Posted by: bigjim-ky   2008-11-03 10:14  

#9  ...US becoming more like the EU.

or Michigan. So how's all that union based welfare oriented nanny state political hack economy doing? Are people streaming in to the state to get a 'piece of the future'? There's the O'man future for the nation.
Posted by: Procopius2k   2008-11-03 10:05  

#8  Since everyone makes a living off of the US economy their greatest fear should be a US becoming more like the EU.
Posted by: swksvolFF   2008-11-03 09:36  

#7  Nah, it's Bulgarian pessimism.  The Bulgarians I know aren't really happy unless they have something to be depressed about.
Posted by: lotp   2008-11-03 08:34  

#6  Krassimir Petrov has received his Ph. D. in economics from the Ohio State University and currently teaches Macroeconomics, International Finance, and Econometrics at the American University in Bulgaria. He is looking for a career in Dubai or the U. A. E.

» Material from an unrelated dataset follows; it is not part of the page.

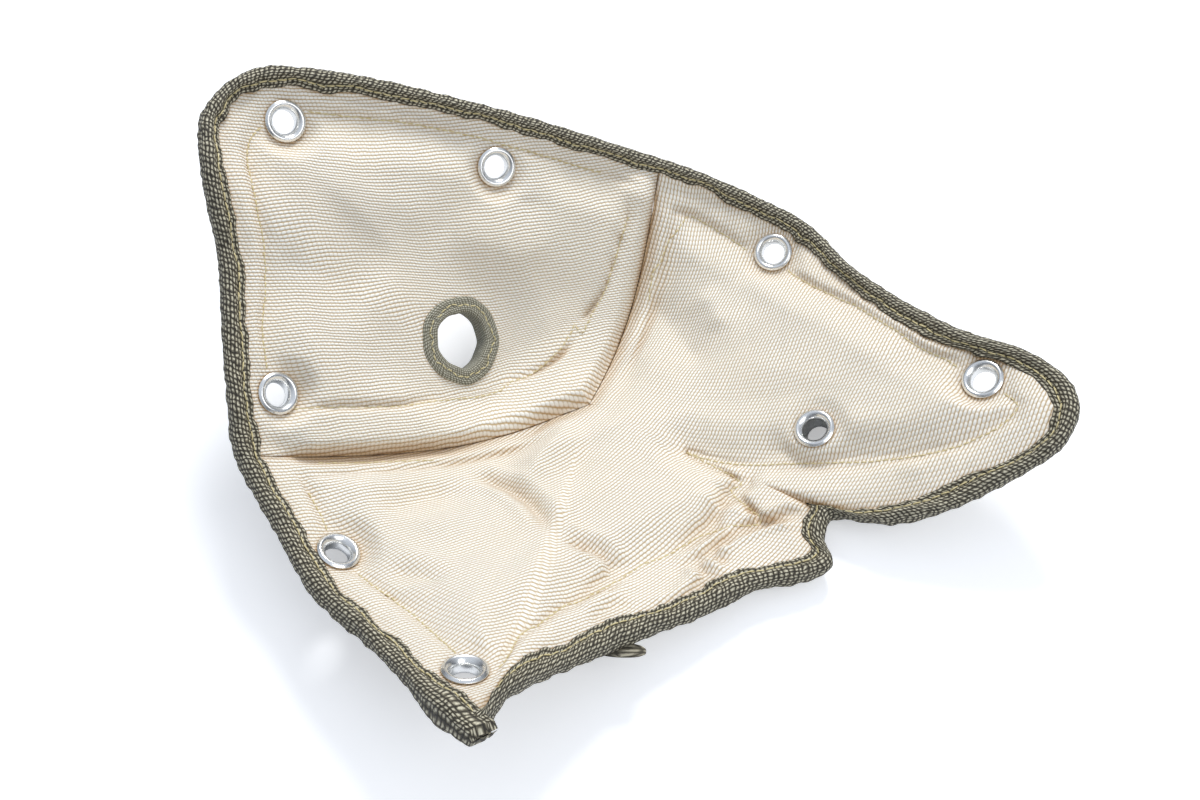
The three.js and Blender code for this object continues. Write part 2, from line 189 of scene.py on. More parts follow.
def newMaterial(name):
    material = bpy.data.materials.new(name)
    material.use_nodes = True
    tree = material.node_tree
    tree.nodes.clear()
    shader = addNode(tree, "BsdfPrincipled")
    addNode(tree, "OutputMaterial", {"Surface": shader})
    return material, tree, shader


def meshPiece(name, points, faces, material, weave=None):
    mesh = bpy.data.meshes.new(name)
    mesh.from_pydata(toWorld(points).tolist(), [], [tuple(face) for face in faces])
    if weave is not None:
        layer = mesh.uv_layers.new(name="weave")
        loops = np.empty(len(mesh.loops), dtype=np.int32)
        mesh.loops.foreach_get("vertex_index", loops)
        layer.uv.foreach_set("vector", weave[loops].astype(np.float32).ravel())
    mesh.shade_smooth()
    mesh.materials.append(material)
    piece = bpy.data.objects.new(name, mesh)
    bpy.context.scene.collection.objects.link(piece)
    return piece


def gridFaces(rows, columns, start=0, closeRows=False, closeColumns=False, flip=False):
    lastRow = rows if closeRows else rows - 1
    lastColumn = columns if closeColumns else columns - 1
    r, c = np.meshgrid(np.arange(lastRow), np.arange(lastColumn), indexing="ij")
    nextR, nextC = (r + 1) % rows, (c + 1) % columns
    quads = np.stack([r * columns + c, nextR * columns + c,
                      nextR * columns + nextC, r * columns + nextC], axis=-1).reshape(-1, 4) + start
    return quads[:, ::-1] if flip else quads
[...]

Capitalism it's, it's DOOMED. We're DOOMED I tell you, DOOMED! And Petrov will be soon bye writing out obits from his new posting in the UAE. Sniff, Sniff sniff.... I smell, Bulgaria? No, no, it's Putin, KGB.

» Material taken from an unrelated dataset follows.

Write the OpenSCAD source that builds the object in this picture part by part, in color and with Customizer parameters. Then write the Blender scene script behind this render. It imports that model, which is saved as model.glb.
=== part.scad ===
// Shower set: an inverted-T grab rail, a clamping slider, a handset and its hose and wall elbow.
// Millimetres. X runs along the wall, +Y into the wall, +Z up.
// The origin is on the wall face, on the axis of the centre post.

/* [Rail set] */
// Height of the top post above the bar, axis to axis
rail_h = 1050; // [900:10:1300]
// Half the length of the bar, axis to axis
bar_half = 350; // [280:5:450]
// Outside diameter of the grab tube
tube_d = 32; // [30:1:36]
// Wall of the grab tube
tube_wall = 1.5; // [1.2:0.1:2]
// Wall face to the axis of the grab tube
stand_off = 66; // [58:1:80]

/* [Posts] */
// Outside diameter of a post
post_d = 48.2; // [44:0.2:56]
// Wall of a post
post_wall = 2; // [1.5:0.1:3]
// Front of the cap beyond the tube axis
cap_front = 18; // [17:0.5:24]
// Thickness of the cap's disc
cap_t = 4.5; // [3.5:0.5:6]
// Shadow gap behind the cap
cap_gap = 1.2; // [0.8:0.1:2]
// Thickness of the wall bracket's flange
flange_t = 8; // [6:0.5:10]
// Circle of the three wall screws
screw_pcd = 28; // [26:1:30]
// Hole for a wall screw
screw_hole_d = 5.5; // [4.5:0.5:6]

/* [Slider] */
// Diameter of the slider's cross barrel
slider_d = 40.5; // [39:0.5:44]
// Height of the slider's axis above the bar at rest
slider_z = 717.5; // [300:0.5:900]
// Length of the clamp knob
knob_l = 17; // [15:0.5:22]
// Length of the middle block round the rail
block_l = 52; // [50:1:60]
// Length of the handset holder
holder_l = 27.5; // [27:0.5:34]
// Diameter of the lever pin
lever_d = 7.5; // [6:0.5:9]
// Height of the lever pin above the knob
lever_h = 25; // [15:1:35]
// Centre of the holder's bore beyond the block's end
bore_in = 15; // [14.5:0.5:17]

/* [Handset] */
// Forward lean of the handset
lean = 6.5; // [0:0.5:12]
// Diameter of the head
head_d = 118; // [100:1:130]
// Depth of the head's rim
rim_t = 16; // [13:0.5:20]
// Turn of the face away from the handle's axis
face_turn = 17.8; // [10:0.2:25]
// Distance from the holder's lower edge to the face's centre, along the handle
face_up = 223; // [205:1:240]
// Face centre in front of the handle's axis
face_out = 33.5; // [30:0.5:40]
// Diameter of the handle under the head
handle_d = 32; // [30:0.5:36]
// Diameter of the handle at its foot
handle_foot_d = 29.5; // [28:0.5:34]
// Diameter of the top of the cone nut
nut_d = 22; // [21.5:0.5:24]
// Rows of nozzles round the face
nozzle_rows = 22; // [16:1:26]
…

Posted by: Besoeker   2008-11-03 08:25  

#5  Their fears are correct WRT the possibilities.  What actually occurs will be in good part the result of actions taken by governments and the response from investors and consumers.
Posted by: lotp   2008-11-03 08:20  

#4  While it seems hyperbolic, I would not be entirely dismissive. Bernanke and Paulsen, who are not stupid, were virtually terrified by what they saw coming. That bailout was not about protecting the minor fortunes of their buddies in the corporate stratosphere. Whether their fears were correct I do not know, but I am convinced they were real, and that they have a lot more information and background than I or virtually anyone else.
Posted by: Glenmore   2008-11-03 08:06  

#3  He wasn't, er, trying to sell something, was he?

"Investor beware! Only gold can protect you from the ravages of another Depression!"
Posted by: eLarson   2008-11-03 07:18  

#2  Funny, all his graph lines look like hockey sticks.
Posted by: no mo uro   2008-11-03 06:49  

#1  Hyperbole index just hit new highs.